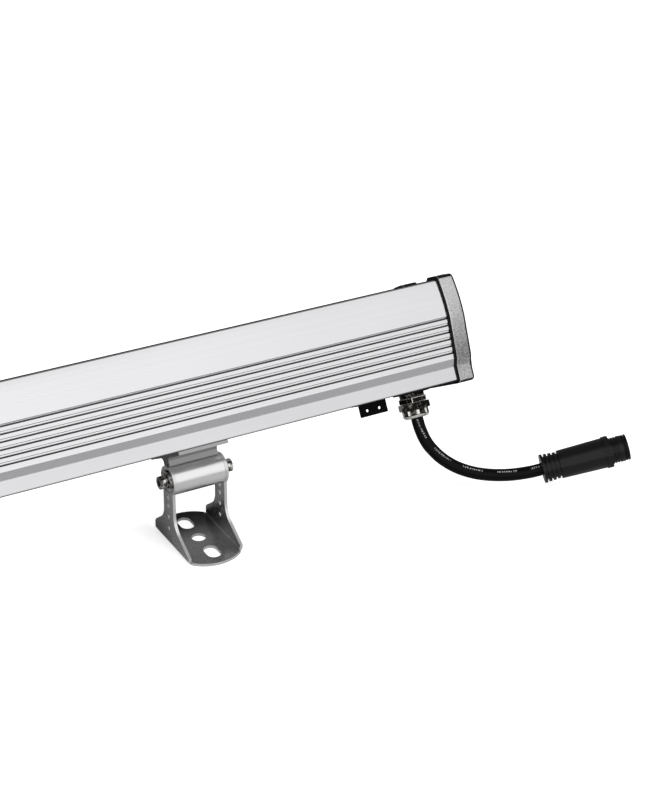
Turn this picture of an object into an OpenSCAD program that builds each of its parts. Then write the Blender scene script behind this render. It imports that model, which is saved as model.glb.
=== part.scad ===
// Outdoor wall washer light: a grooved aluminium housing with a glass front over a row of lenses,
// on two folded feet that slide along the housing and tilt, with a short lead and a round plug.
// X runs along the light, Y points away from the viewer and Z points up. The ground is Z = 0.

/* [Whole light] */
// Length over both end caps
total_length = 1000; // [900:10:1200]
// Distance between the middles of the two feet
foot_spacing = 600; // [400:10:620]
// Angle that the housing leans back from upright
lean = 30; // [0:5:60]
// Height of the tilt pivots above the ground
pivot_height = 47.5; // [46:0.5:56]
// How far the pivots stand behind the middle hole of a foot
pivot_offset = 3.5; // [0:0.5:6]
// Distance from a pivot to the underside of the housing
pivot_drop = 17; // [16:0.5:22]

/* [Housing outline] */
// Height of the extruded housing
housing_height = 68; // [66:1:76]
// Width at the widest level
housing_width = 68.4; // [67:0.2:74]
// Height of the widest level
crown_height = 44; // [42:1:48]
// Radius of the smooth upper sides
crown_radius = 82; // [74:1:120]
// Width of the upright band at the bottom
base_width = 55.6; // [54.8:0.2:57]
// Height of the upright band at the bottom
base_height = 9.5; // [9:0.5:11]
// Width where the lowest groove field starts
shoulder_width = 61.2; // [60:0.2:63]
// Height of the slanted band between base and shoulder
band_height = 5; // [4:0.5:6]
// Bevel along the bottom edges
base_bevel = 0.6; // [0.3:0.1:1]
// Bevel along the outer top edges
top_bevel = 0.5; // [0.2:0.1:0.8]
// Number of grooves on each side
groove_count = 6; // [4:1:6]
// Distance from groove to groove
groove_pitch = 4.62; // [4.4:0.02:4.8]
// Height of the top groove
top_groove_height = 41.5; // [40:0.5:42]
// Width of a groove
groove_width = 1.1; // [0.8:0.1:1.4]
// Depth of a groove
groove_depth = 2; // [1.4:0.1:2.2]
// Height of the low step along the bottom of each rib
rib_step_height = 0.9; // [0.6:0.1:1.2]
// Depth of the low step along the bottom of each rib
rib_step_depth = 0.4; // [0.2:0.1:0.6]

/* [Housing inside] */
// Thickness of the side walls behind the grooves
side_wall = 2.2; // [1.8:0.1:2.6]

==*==

* [Short exercise]
Every line of the data above should be copied exactly.

* [Finished task]
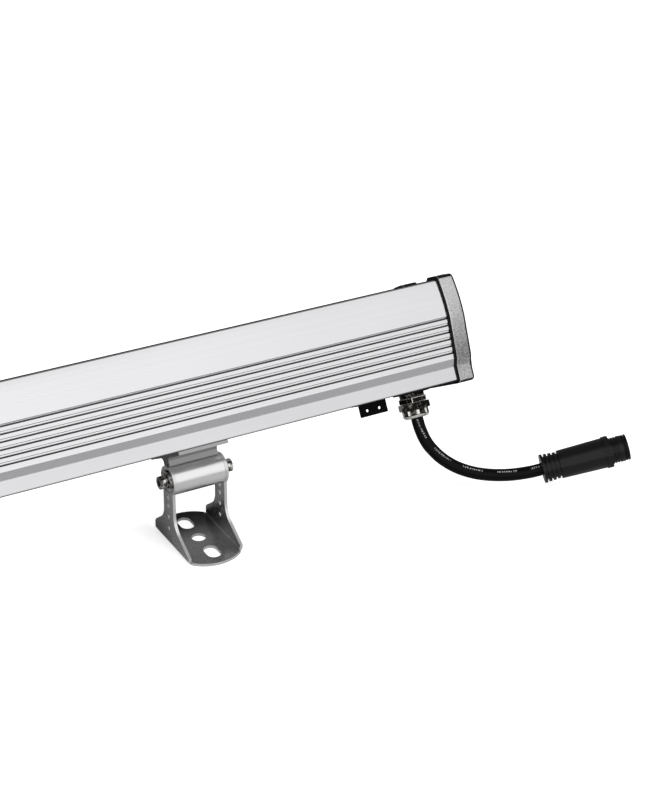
Turn this picture of an object into an OpenSCAD program that builds each of its parts. Then write the Blender scene script behind this render. It imports that model, which is saved as model.glb.
=== part.scad ===
// Outdoor wall washer light: a grooved aluminium housing with a glass front over a row of lenses,
// on two folded feet that slide along the housing and tilt, with a short lead and a round plug.
// X runs along the light, Y points away from the viewer and Z points up. The ground is Z = 0.

/* [Whole light] */
// Length over both end caps
total_length = 1000; // [900:10:1200]
// Distance between the middles of the two feet
foot_spacing = 600; // [400:10:620]
// Angle that the housing leans back from upright
lean = 30; // [0:5:60]
// Height of the tilt pivots above the ground
pivot_height = 47.5; // [46:0.5:56]
// How far the pivots stand behind the middle hole of a foot
pivot_offset = 3.5; // [0:0.5:6]
// Distance from a pivot to the underside of the housing
pivot_drop = 17; // [16:0.5:22]

/* [Housing outline] */
// Height of the extruded housing
housing_height = 68; // [66:1:76]
// Width at the widest level
housing_width = 68.4; // [67:0.2:74]
// Height of the widest level
crown_height = 44; // [42:1:48]
// Radius of the smooth upper sides
crown_radius = 82; // [74:1:120]
// Width of the upright band at the bottom
base_width = 55.6; // [54.8:0.2:57]
// Height of the upright band at the bottom
base_height = 9.5; // [9:0.5:11]
// Width where the lowest groove field starts
shoulder_width = 61.2; // [60:0.2:63]
// Height of the slanted band between base and shoulder
band_height = 5; // [4:0.5:6]
// Bevel along the bottom edges
base_bevel = 0.6; // [0.3:0.1:1]
// Bevel along the outer top edges
top_bevel = 0.5; // [0.2:0.1:0.8]
// Number of grooves on each side
groove_count = 6; // [4:1:6]
// Distance from groove to groove
groove_pitch = 4.62; // [4.4:0.02:4.8]
// Height of the top groove
top_groove_height = 41.5; // [40:0.5:42]
// Width of a groove
groove_width = 1.1; // [0.8:0.1:1.4]
// Depth of a groove
groove_depth = 2; // [1.4:0.1:2.2]
// Height of the low step along the bottom of each rib
rib_step_height = 0.9; // [0.6:0.1:1.2]
// Depth of the low step along the bottom of each rib
rib_step_depth = 0.4; // [0.2:0.1:0.6]

/* [Housing inside] */
// Thickness of the side walls behind the grooves
side_wall = 2.2; // [1.8:0.1:2.6]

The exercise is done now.